◆ Provided material
**********

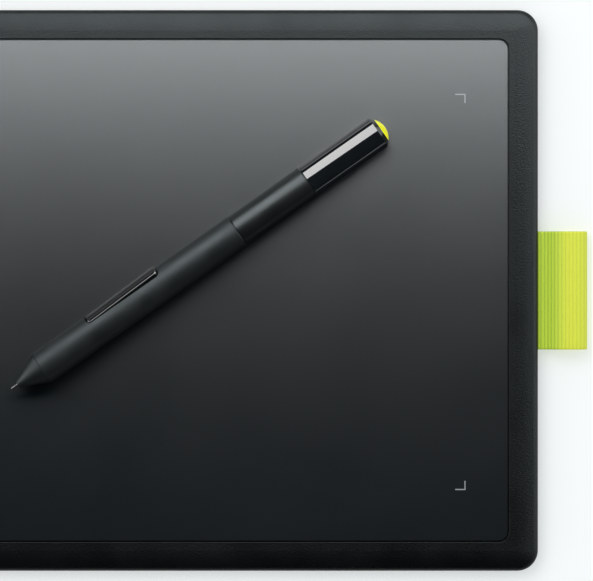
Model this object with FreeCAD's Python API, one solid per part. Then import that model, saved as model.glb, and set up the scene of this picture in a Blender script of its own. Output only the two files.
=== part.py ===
"""Pen drawing tablet with its stylus, modelled as an assembly of separate parts.

The tablet is a thin slab: a top cover with a crowned rim and a recessed drawing sheet, a bottom
cover on four rubber feet, the sensor and control boards between them, and a folded ribbon loop
that carries the stylus. The stylus lies across the drawing sheet.

Units are millimetres. +X is to the user's right, +Y is away from the user and +Z is up.
Tablet parts are drawn about the middle of the tablet body and stylus parts along their own axis;
save() moves both into the row frame, whose origin is the centre of the whole footprint (body and
loop) on the desk plane.
"""
import FreeCAD
import Part
import math
import os

from FreeCAD import Placement, Rotation, Vector

# ---------------------------------------------------------------- tablet body
BODY_X = 260.5            # length of the body, without the loop
BODY_Y = 189.0            # depth of the body
BODY_R = 7.0              # plan radius of the corners, also the width of the crowned edge
Z_UNDER = 0.75            # underside of the bottom cover, which stands on its feet
Z_PART = 4.5              # joint between the two covers
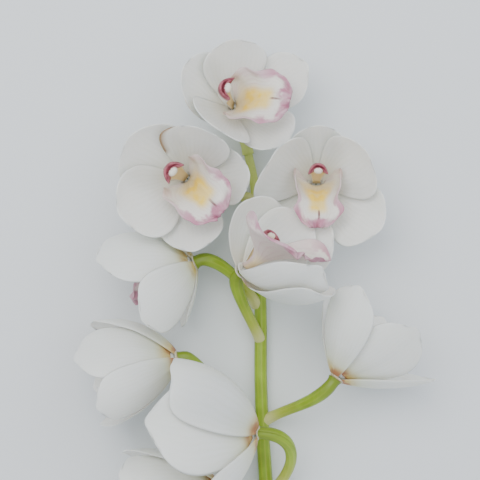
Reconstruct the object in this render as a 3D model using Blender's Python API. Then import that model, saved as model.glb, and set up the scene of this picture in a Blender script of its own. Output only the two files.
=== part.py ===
# A cut cymbidium orchid stem with nine blooms, lying on its back on a flat surface.
# The stem runs along Y with its cut end at -Y, the blooms open upwards and sideways.
# Units are metres. Lengths and places in the tables are millimetres, turned by MM.

import math

import bmesh
import bpy
from mathutils import Vector

MM = 0.001

# Driving sizes
TEPAL_THICKNESS = 0.9 * MM
CLEARANCE = 0.35 * MM            # between two pieces that lie against each other
REFERENCE_LENGTH = 64 * MM       # the length over which a tepal bends through its curl
LAYER_STEP = 2.7 * MM            # the petals start this far in front of the sepals
LAYER_CLOSING = math.radians(4)  # and stand this much more upright
HUB_REACH = 5.2 * MM             # how far the hub follows the tepals outwards
HUB_THICKNESS = 1.6 * MM
HUB_SIDES = 10
ORIGIN_IN_VIEW = Vector((11.9, -90.1, 0)) * MM  # middle of the footprint in the tables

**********

Write out word for word only the lines from the start of the entries down to the line with "that carries the", please, including both ends.

◆ Full output
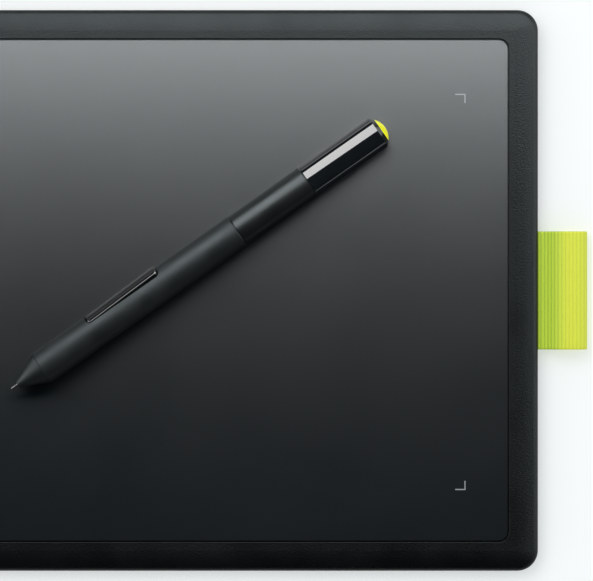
Model this object with FreeCAD's Python API, one solid per part. Then import that model, saved as model.glb, and set up the scene of this picture in a Blender script of its own. Output only the two files.
=== part.py ===
"""Pen drawing tablet with its stylus, modelled as an assembly of separate parts.

The tablet is a thin slab: a top cover with a crowned rim and a recessed drawing sheet, a bottom
cover on four rubber feet, the sensor and control boards between them, and a folded ribbon loop
that carries the stylus. The stylus lies across the drawing sheet.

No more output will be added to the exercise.